(Entries with parts and joints)
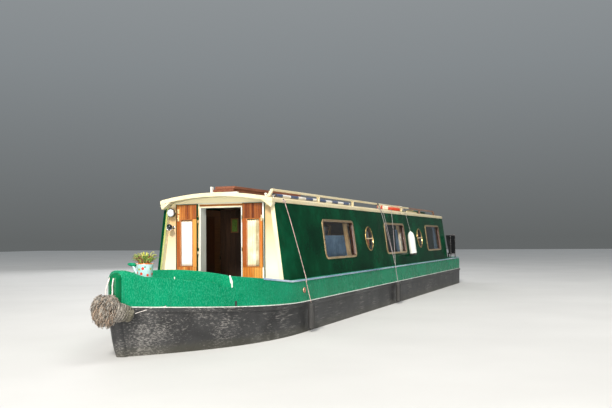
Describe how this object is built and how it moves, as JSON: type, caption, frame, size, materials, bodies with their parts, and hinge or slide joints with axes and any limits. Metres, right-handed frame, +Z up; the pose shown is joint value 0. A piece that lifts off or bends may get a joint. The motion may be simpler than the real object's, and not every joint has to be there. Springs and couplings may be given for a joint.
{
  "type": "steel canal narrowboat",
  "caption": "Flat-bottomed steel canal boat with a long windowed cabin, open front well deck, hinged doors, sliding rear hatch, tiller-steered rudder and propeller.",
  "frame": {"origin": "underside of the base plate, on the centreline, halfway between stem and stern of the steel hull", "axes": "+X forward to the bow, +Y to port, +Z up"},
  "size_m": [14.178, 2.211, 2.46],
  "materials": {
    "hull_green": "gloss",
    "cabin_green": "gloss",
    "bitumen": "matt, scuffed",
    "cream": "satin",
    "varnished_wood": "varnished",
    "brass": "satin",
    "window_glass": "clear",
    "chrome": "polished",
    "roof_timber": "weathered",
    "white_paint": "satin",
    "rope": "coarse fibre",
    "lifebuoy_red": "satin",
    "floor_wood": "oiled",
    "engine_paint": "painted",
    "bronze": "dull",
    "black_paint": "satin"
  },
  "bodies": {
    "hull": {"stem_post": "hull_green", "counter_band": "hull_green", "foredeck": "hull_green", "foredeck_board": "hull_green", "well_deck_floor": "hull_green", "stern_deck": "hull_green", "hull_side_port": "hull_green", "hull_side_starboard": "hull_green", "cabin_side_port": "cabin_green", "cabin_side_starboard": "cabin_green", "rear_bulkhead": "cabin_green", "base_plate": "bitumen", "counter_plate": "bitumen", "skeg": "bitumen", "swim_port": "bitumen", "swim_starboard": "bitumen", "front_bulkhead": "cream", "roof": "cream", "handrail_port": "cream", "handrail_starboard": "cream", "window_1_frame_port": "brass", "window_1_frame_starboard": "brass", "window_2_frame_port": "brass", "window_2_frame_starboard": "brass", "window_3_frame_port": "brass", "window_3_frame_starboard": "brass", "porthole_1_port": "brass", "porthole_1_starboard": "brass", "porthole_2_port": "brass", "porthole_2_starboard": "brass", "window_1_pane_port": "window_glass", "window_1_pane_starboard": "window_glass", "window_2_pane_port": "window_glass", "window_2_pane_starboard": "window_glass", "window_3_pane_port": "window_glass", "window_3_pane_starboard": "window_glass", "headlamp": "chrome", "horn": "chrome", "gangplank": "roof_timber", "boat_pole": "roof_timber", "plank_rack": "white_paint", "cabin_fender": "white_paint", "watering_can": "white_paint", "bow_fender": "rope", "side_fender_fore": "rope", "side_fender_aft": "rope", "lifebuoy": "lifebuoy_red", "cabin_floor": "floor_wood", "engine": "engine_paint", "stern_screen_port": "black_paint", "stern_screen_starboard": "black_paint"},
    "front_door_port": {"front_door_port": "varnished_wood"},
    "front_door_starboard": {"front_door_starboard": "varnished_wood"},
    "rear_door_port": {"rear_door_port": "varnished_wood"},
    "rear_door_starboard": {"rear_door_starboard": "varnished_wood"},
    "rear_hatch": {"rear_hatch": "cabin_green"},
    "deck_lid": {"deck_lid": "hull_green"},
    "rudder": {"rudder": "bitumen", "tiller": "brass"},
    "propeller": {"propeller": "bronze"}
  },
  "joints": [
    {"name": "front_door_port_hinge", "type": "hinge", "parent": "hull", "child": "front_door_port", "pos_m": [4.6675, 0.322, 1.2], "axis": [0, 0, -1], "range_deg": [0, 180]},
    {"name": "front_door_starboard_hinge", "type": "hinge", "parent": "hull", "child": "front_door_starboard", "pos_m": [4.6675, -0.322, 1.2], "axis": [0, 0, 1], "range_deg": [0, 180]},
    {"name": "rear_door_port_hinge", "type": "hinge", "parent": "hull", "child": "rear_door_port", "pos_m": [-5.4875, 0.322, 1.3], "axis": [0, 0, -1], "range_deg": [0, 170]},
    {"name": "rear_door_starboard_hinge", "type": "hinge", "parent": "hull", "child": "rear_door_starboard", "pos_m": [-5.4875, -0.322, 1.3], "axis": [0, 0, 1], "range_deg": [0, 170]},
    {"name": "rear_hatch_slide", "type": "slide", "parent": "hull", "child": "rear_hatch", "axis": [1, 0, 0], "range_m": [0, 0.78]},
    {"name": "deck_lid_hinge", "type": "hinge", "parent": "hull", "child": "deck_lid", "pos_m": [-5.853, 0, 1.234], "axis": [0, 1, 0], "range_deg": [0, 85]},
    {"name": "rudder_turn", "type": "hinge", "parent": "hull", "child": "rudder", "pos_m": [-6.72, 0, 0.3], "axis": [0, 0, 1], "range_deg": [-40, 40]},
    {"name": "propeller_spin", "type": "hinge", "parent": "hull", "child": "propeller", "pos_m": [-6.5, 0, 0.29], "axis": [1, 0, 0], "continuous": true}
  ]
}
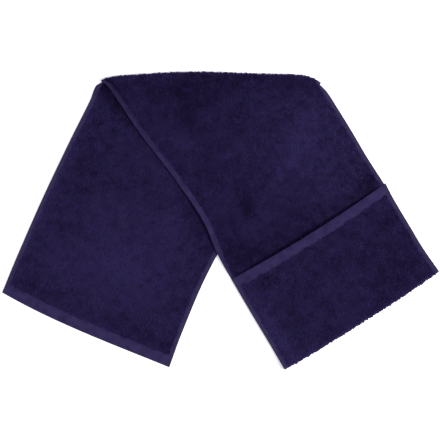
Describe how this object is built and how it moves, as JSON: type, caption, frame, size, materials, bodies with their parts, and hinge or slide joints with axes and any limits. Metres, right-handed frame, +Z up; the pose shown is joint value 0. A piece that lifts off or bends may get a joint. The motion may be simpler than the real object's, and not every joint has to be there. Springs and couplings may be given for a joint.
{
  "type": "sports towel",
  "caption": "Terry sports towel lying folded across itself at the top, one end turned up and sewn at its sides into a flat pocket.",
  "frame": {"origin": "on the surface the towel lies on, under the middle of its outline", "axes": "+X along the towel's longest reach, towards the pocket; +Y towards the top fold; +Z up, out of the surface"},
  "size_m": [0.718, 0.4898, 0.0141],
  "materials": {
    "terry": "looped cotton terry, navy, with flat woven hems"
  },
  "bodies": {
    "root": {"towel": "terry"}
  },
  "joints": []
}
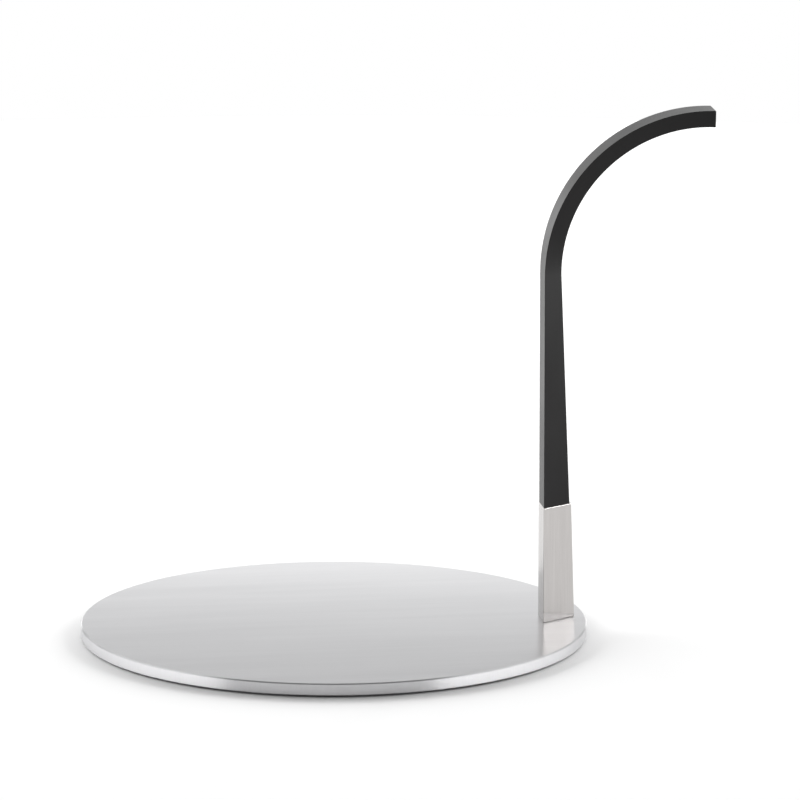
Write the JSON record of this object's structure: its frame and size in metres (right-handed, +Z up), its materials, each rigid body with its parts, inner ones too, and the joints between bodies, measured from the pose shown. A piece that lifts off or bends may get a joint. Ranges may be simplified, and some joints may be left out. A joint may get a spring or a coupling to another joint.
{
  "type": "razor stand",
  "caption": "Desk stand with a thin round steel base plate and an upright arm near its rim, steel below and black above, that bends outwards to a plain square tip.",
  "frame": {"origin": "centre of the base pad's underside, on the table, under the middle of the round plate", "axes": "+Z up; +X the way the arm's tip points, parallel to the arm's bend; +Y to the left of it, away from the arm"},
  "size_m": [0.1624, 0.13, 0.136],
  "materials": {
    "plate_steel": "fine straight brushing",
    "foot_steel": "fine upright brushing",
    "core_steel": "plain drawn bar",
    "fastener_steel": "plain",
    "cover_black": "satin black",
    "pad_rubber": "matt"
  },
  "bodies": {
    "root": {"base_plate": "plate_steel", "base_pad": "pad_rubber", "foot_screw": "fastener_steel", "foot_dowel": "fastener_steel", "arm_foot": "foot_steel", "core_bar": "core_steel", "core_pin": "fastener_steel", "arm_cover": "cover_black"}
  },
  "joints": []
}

REQUEST >> Starting with the line that contains "Write the JSON", repeat each line through the last one exactly as it appears. Include both ends and nothing more.

FULL RESPONSE >>
Write the JSON record of this object's structure: its frame and size in metres (right-handed, +Z up), its materials, each rigid body with its parts, inner ones too, and the joints between bodies, measured from the pose shown. A piece that lifts off or bends may get a joint. Ranges may be simplified, and some joints may be left out. A joint may get a spring or a coupling to another joint.
{
  "type": "razor stand",
  "caption": "Desk stand with a thin round steel base plate and an upright arm near its rim, steel below and black above, that bends outwards to a plain square tip.",
  "frame": {"origin": "centre of the base pad's underside, on the table, under the middle of the round plate", "axes": "+Z up; +X the way the arm's tip points, parallel to the arm's bend; +Y to the left of it, away from the arm"},
  "size_m": [0.1624, 0.13, 0.136],
  "materials": {
    "plate_steel": "fine straight brushing",
    "foot_steel": "fine upright brushing",
    "core_steel": "plain drawn bar",
    "fastener_steel": "plain",
    "cover_black": "satin black",
    "pad_rubber": "matt"
  },
  "bodies": {
    "root": {"base_plate": "plate_steel", "base_pad": "pad_rubber", "foot_screw": "fastener_steel", "foot_dowel": "fastener_steel", "arm_foot": "foot_steel", "core_bar": "core_steel", "core_pin": "fastener_steel", "arm_cover": "cover_black"}
  },
  "joints": []
}